▸ Data provided
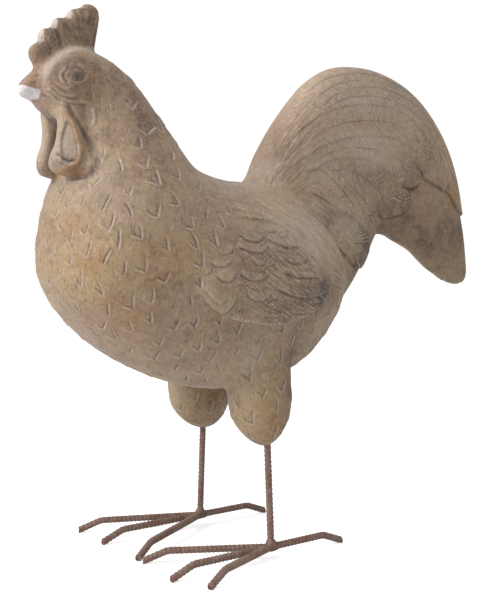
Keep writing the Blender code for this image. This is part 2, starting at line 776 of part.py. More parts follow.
def centre_over_origin(pieces, parts, cutters):
    """Hold everything by one empty and move it so that the figure's box is centred over the origin."""
    holder = bpy.data.objects.new("rooster_figurine", None)
    parts.objects.link(holder)
    bpy.context.view_layer.update()
    depsgraph = bpy.context.evaluated_depsgraph_get()
    corners = []
    for piece in pieces:
        shape = piece.evaluated_get(depsgraph)
        corners.extend(piece.matrix_world @ Vector(corner) for corner in shape.bound_box)
    for thing in (*pieces, *cutters.objects):
        thing.parent = holder
    for axis in range(2):
        reach = [corner[axis] for corner in corners]
        holder.location[axis] = -(min(reach) + max(reach)) / 2
    return holder


def main():
    """Build the figurine."""
    for old in list(bpy.data.objects):
        bpy.data.objects.remove(old)
    parts = bpy.data.collections.new("rooster_figurine")
    cutters = bpy.data.collections.new("cutters")
    for collection in (parts, cutters):
        bpy.context.scene.collection.children.link(collection)
    pieces = [make_body(parts, cutters)]
    for name, side, toes in (("left", 1, LEFT_TOES), ("right", -1, RIGHT_TOES)):
        pieces.append(make_leg(name, side, parts))
        pieces.extend(make_foot(name, side, toes, parts, cutters))
    for piece in pieces:
        smooth_shading(piece)
    centre_over_origin(pieces, parts, cutters)
    bpy.context.view_layer.update()


main()
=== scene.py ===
"""Looks of the rooster garden figurine.

A cast and carved body in a weathered tan finish stands on two legs of ribbed steel bar with welded toes.
The casting is drawn on a side-view grid of one millimetre squares: a place on it is millimetres forward
of the legs, then millimetres above the undersides of the thighs.
"""

from __future__ import annotations

import itertools
import logging
import math
import random
import sys
from collections.abc import Iterable
from dataclasses import dataclass, field
from enum import Enum
from typing import NamedTuple

import bmesh
import bpy
import numpy as np
from bmesh.types import BMEdge, BMesh, BMVert
from bpy.types import Material, Mesh, Node, NodeSocket, NodeTree, Object
from mathutils import Euler, Matrix, Vector, kdtree
from numpy import ndarray

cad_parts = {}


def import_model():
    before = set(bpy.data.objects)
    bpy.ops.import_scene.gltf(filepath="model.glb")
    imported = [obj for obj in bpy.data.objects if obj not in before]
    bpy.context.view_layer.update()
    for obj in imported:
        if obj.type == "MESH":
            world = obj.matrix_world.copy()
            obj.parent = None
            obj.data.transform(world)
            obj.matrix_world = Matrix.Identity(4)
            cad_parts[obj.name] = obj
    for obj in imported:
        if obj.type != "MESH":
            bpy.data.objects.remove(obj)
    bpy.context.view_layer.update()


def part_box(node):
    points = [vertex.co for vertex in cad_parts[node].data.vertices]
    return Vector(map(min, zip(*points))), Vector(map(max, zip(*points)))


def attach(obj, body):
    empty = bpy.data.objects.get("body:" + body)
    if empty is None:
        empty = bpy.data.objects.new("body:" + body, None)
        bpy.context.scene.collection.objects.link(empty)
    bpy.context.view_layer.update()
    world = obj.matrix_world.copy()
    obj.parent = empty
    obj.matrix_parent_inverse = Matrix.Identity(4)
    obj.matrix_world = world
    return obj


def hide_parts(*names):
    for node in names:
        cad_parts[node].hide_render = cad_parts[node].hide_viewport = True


LOG = logging.getLogger("rooster_figurine")

MM = 0.001
THIGH_FLOOR = 0.107  # floor to the undersides of the thighs

# How far the hair's pattern is moved for each line that it follows, and for each zone of its own
HAIR_STEP = 70.0
LOBE_HAIR = 400.0
WING_HAIR = 700.0
ROOT_HAIR = 900.0

Place = tuple[float, float]
Line = tuple[Place, ...]

# One cut across the bird: the place of its back edge, the place of its front edge, and its half width
Section = tuple[float, float, float, float, float]

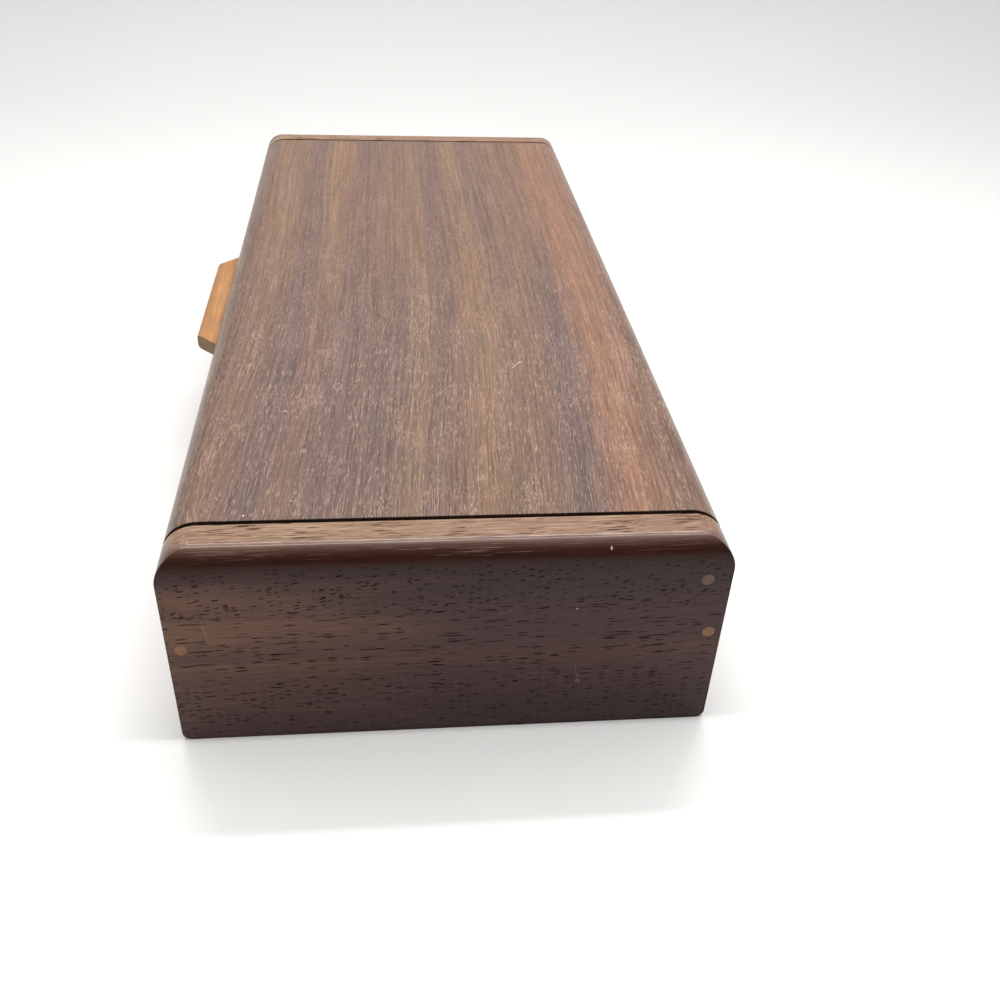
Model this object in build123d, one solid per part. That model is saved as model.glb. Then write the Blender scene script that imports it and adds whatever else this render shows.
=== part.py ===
from build123d import *
import math
import os

# Valet box: a long, low hardwood box for watches, keys and cards.
# Two thick end panels stand the full height of the box. The front and back walls, the bottom
# and a thick lid lie between them. The lid turns on two wooden pins that go through the end
# panels near the back, and a tapered pull stands out of its front edge.
# X runs along the box, the front with the pull faces -Y, and Z is up.
# The origin is the middle of the underside. All sizes are in millimetres.

# Outside of the closed box
box_length = 311.2           # along X, over the end panels
box_width = 133.0            # front face to back face, without the pull
box_height = 58.5            # underside to the flat top
edge_round = 9.0             # round along the two long top edges, over lid and end panels alike
foot_round = 2.3             # round along the two long bottom edges
arris = 0.4                  # easing of the edges that a hand meets

# End panels
end_thickness = 10.7
end_round = 8.0              # radius of the round along the outer top edge
end_round_drop = 6.5         # that round starts this far below the top
end_round_ease = 3.0         # softening where it breaks into the flat top

# Walls and bottom
wall_thickness = 6.4
tongue_thickness = 3.2       # tongue on each wall end, and the ledge over the bottom
tongue_length = 3.0
bottom_thickness = 4.8
bottom_lap = 4.0             # how far the bottom runs into each end panel
glue_gap = 0.1               # room for glue at the blind end of a joint

# Dowels that pin the walls to the end panels
dowel_diameter = 3.2
dowel_height = 30.1          # axis above the underside
dowel_grip = 20.0            # length of dowel inside the wall
bore_end_gap = 0.5           # a blind bore is deeper than its dowel or pin by this

# Lid and its hinge
lid_thickness = 17.7
lid_end_gap = 1.3            # open gap between the lid and each end panel
hinge_inset = 5.9            # pin axis from the back face and from the lid's underside
hinge_swing_gap = 0.6        # the back wall stops this far below the lid
pin_diameter = 3.2
pin_running_gap = 0.05       # radial play of the lid on its pins
pin_grip = 12.0              # length of pin inside the lid

# Pull on the lid's front edge
pull_length = 72.2           # at the lid's face, the longer side of its taper
pull_reach = 7.9             # how far it stands out of the lid
pull_thickness = 4.7
pull_drop = 10.5             # its top below the top of the box
pull_taper = 45.0            # degrees between its cut ends and the lid's face
pull_ease = 1.2              # round along its front edges
pull_arris = 0.3
pull_tongue_length = 54.0
pull_tongue_depth = 6.0

# Dividers and lining pads inside
centre_compartment = 110.0   # clear length between the two dividers
divider_thickness = 4.0
divider_drop = 6.5           # divider tops below the lid
divider_housing = 2.0        # depth of the grooves that hold the dividers
divider_ease = 1.2
lining_thickness = 2.0
lining_gap = 0.3             # room between a lining pad and the wood round it

# Places that follow from the sizes above
end_x = box_length / 2
inner_end_x = end_x - end_thickness
lid_end_x = inner_end_x - lid_end_gap
divider_x = (centre_compartment + divider_thickness) / 2
face_y = box_width / 2
inner_wall_y = face_y - wall_thickness
tongue_y = inner_wall_y + tongue_thickness
hinge_y = face_y - hinge_inset
lid_z = box_height - lid_thickness
hinge_z = lid_z + hinge_inset
divider_top_z = lid_z - divider_drop
pull_top_z = box_height - pull_drop


def block(x_range, y_range, z_range):
    """A plain box between two limits on each axis."""
    ranges = (x_range, y_range, z_range)
    middle = [(low + high) / 2 for low, high in ranges]
    size = [high - low for low, high in ranges]
    return Pos(*middle) * Box(*size)


def rod(diameter, x_from, x_to, y, z):
    """A round bar along X."""
    middle = Pos((x_from + x_to) / 2, y, z)
    return middle * Rot(0, 90, 0) * Cylinder(diameter / 2, abs(x_to - x_from))


def panel(across, up):
    """A flat rectangle between two limits each way, to be rounded and drawn out."""
    middle = ((across[0] + across[1]) / 2, (up[0] + up[1]) / 2)
    return Location(middle) * Rectangle(across[1] - across[0], up[1] - up[0])


def round_corner(section, across, up, radius):
    """Rounds the corner of a flat section that is nearest to the given place."""
    nearest = section.vertices().sort_by(lambda v: math.hypot(v.X - across, v.Y - up))[0]
    return fillet(nearest, radius)


def draw_along_x(section, half_length):
    """Draws a YZ section out to both sides of the middle."""
    return extrude(Plane.YZ * section, amount=half_length, both=True)


def both_ends(make):
    """A piece made for the +X end, and its mirror image for the other end."""
    right = make()
    return {"right": right, "left": mirror(right, about=Plane.YZ)}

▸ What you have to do
Restate, please, word for word the span of records running from the first line to the line bearing "return holder", both included, and nothing outside it.

▸ Result of the exercise
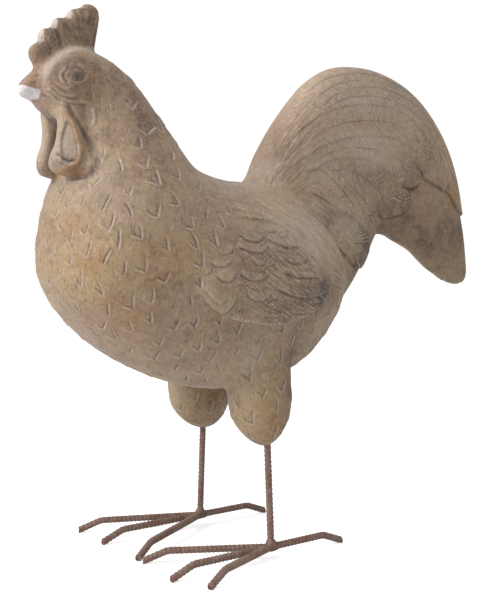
Keep writing the Blender code for this image. This is part 2, starting at line 776 of part.py. More parts follow.
def centre_over_origin(pieces, parts, cutters):
    """Hold everything by one empty and move it so that the figure's box is centred over the origin."""
    holder = bpy.data.objects.new("rooster_figurine", None)
    parts.objects.link(holder)
    bpy.context.view_layer.update()
    depsgraph = bpy.context.evaluated_depsgraph_get()
    corners = []
    for piece in pieces:
        shape = piece.evaluated_get(depsgraph)
        corners.extend(piece.matrix_world @ Vector(corner) for corner in shape.bound_box)
    for thing in (*pieces, *cutters.objects):
        thing.parent = holder
    for axis in range(2):
        reach = [corner[axis] for corner in corners]
        holder.location[axis] = -(min(reach) + max(reach)) / 2
    return holder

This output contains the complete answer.